List of notable recipients

EB-1A (E11/E16) 
 Bettina May (b. 1979), pin-up model, burlesque dancer and photographer
 Dirk Nowitzki (b. 1978), basketball player
 Humberto Bruni Lamanna, Classical Guitar Concert Artist 
 Inon Barnatan, an Israeli Concert Pianist
 John Lennon
 Hassan Ben Sabbah Uriostegui
 Nordine Zouareg
 Tanith Belbin, Canadian-American ice dancer who used the EB-1A classification to obtain US citizenship in time to win a silver medal for the US at the 2006 Winter Olympics
 Yoko Ono
Melania Trump, a Slovene-American Former Model and Businesswoman, Former First Lady of United States of America from 2017 to 2021, during the presidency of her husband, Donald Trump.

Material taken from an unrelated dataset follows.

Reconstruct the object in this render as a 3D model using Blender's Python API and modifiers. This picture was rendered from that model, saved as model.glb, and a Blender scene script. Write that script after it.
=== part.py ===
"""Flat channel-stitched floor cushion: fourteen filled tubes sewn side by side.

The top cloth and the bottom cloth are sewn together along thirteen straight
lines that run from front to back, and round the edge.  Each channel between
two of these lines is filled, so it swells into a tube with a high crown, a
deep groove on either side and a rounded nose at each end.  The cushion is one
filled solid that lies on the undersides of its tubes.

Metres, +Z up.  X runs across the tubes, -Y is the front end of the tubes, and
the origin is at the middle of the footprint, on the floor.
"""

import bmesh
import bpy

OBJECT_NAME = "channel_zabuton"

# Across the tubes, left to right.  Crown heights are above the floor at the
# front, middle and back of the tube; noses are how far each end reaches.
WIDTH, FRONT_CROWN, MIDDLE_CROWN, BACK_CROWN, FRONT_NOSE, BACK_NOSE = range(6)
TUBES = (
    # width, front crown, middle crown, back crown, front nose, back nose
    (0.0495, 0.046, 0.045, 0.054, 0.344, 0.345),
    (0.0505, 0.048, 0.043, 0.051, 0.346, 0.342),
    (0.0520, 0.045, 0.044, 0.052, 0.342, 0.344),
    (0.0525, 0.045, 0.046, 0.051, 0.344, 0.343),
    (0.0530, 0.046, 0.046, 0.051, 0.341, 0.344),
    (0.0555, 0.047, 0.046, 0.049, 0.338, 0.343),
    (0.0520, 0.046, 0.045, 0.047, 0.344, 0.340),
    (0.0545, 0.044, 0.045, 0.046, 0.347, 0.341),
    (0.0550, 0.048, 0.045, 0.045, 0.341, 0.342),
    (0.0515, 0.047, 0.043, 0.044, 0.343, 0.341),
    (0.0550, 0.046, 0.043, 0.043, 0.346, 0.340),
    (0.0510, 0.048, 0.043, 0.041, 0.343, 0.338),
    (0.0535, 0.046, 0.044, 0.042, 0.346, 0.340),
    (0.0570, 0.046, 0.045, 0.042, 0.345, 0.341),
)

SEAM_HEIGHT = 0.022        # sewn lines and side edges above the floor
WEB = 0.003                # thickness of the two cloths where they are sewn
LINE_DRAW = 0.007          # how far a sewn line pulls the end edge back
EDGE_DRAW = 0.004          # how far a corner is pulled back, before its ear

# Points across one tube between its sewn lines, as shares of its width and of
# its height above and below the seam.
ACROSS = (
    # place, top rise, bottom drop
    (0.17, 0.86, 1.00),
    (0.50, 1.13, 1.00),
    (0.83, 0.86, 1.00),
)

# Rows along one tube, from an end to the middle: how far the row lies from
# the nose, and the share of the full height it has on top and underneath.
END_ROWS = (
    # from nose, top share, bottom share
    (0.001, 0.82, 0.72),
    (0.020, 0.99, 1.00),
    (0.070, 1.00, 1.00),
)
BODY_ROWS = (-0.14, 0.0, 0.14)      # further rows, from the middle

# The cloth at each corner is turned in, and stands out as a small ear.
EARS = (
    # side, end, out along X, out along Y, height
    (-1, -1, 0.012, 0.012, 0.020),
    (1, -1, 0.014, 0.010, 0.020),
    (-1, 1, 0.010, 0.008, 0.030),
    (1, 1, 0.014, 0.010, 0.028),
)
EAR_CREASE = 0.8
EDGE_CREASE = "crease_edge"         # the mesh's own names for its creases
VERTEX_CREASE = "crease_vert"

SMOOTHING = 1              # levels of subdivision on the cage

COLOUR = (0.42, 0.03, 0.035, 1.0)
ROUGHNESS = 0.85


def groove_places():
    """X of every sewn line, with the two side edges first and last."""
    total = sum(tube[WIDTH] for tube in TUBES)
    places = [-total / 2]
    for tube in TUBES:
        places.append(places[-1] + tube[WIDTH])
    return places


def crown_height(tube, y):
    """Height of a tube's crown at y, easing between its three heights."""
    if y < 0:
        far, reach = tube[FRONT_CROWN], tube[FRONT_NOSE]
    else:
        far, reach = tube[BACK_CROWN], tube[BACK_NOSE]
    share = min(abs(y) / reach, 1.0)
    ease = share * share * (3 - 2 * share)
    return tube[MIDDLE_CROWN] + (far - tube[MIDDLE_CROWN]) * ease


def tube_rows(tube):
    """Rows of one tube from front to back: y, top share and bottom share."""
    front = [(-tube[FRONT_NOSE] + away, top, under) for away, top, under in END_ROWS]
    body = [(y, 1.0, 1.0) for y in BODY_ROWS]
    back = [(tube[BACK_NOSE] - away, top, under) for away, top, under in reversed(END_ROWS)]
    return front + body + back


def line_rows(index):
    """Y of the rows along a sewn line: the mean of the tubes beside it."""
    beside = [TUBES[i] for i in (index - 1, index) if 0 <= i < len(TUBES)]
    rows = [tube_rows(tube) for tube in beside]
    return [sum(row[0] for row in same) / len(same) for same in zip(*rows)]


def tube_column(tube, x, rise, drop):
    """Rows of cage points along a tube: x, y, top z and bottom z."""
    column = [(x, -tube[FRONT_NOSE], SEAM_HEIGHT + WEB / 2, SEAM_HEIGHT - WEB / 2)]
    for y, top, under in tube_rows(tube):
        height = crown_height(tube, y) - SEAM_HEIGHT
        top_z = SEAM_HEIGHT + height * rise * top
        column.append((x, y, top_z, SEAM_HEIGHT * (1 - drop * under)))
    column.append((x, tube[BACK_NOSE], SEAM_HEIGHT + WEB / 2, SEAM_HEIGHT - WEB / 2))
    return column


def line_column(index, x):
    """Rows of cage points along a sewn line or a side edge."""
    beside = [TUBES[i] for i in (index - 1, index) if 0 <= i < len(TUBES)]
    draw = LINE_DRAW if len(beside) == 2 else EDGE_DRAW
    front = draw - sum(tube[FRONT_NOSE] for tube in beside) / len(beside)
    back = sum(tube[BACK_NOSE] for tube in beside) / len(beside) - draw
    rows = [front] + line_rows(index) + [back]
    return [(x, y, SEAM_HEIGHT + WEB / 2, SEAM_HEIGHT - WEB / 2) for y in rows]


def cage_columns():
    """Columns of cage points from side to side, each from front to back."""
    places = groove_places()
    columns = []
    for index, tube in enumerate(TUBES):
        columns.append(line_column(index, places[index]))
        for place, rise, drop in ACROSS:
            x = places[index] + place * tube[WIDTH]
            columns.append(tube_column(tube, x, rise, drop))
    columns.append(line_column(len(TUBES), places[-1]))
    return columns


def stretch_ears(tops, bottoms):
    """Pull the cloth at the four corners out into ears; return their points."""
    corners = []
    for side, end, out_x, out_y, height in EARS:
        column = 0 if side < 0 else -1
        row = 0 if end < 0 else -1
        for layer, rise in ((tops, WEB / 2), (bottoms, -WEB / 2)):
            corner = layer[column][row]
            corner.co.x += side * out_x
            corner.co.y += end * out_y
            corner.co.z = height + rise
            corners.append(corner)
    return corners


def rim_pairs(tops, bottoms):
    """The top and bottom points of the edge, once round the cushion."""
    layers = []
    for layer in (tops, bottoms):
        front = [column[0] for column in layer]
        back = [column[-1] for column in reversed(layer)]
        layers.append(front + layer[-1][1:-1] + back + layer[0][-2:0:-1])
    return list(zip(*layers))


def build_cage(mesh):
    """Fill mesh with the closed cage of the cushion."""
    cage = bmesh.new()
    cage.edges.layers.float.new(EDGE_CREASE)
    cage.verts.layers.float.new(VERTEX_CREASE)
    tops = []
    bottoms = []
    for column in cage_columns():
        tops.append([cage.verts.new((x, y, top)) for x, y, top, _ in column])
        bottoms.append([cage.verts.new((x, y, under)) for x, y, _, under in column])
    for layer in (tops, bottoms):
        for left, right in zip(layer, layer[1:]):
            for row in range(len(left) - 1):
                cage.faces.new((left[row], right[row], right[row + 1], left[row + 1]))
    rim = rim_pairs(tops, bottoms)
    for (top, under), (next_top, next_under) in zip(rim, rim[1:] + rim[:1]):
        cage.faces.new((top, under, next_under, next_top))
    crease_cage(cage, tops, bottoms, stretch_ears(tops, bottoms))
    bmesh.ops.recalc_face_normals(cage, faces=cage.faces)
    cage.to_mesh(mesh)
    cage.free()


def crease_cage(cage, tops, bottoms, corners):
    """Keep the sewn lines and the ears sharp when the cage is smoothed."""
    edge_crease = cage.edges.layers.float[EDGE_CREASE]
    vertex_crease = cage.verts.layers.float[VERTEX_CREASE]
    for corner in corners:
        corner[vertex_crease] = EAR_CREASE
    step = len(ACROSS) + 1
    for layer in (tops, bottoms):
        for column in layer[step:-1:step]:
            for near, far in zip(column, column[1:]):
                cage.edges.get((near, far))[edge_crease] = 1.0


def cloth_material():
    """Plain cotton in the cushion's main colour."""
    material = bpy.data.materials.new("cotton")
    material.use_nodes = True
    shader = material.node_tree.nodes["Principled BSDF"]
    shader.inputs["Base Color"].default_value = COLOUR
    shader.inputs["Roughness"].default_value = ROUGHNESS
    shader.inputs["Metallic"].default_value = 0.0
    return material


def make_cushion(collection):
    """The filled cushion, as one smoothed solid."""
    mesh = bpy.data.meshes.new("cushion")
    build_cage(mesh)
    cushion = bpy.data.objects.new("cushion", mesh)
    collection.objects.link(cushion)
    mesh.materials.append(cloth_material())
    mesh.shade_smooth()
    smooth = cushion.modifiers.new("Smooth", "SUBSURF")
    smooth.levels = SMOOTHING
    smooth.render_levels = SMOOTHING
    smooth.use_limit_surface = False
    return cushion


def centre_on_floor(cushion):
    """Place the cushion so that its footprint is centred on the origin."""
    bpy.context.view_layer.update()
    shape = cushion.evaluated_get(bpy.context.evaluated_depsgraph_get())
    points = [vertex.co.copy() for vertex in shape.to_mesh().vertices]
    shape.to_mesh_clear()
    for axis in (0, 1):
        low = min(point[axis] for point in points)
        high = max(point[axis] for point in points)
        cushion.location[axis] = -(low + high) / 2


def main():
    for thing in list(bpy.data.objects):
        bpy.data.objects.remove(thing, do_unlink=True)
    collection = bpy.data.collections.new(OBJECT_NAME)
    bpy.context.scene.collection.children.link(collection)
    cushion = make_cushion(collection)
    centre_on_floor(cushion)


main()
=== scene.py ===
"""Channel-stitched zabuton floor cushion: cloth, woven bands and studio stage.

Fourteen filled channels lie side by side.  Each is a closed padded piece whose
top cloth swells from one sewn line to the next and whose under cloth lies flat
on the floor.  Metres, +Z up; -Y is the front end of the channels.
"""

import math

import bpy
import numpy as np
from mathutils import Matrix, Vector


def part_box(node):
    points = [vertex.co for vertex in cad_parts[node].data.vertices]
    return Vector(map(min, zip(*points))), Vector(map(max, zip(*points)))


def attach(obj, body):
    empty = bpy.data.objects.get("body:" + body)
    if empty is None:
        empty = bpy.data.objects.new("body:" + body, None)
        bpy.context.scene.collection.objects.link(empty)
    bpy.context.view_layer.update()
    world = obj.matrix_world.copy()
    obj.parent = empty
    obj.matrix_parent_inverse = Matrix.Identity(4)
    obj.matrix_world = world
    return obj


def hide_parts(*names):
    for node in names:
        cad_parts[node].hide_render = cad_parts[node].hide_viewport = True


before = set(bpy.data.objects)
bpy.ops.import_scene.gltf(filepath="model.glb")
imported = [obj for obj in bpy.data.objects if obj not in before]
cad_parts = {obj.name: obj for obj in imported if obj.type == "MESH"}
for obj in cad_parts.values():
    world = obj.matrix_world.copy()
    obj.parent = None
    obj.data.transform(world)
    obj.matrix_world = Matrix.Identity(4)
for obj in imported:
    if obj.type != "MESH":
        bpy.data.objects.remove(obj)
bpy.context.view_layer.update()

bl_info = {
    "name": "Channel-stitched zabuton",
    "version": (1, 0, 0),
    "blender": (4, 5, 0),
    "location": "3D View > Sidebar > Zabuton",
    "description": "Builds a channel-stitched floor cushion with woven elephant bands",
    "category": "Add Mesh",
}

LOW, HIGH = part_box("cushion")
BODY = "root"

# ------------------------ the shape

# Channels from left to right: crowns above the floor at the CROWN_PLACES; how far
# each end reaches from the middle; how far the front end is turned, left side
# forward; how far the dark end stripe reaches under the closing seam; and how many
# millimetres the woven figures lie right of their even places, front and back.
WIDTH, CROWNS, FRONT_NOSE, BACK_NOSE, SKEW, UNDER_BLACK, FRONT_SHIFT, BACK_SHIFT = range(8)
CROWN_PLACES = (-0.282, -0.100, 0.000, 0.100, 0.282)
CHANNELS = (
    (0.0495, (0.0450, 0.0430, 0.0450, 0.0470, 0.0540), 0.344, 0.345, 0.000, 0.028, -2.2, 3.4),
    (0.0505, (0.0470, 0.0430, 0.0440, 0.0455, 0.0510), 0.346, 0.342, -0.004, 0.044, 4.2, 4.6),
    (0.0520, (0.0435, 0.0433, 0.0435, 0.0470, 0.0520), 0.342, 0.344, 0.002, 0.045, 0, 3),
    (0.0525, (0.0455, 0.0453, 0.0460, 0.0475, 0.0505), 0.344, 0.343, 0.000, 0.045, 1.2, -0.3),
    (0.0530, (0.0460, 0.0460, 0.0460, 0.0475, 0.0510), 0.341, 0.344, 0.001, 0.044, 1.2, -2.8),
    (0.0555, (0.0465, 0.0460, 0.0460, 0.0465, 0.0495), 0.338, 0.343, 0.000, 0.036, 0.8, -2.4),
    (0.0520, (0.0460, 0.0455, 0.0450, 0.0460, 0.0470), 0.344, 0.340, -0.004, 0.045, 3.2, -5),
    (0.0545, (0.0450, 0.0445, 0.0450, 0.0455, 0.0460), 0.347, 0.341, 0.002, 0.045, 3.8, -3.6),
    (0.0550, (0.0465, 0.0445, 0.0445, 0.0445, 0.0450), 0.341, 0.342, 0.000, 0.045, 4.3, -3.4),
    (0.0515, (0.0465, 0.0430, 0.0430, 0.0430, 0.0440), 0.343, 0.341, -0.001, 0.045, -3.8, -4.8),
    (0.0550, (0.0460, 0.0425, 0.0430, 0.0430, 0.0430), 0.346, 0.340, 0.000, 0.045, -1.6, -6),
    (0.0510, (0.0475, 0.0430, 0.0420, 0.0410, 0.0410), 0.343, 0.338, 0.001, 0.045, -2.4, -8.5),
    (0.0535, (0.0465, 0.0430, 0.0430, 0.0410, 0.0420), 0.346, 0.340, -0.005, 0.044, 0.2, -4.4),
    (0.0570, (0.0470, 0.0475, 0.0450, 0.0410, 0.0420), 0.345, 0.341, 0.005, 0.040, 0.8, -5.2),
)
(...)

 Akash Patel, President-elect at American Council on the Teaching of Foreign Languages, and founder of Happy World Foundation Inc.

O-1 
 Shera Bechard
 Justin Bieber
 Clive Crook
 Gavin Free
 Jolina Magdangal, a Filipina actress, recording artist, and concert performer
 Piers Morgan
 Gary Numan
 Pelé
 Psy
 Taron Egerton
 Mubarak Muyika, Silicon-valley based Entrepreneur known for founding his first company at 16 and selling it two years later in a six figure deal.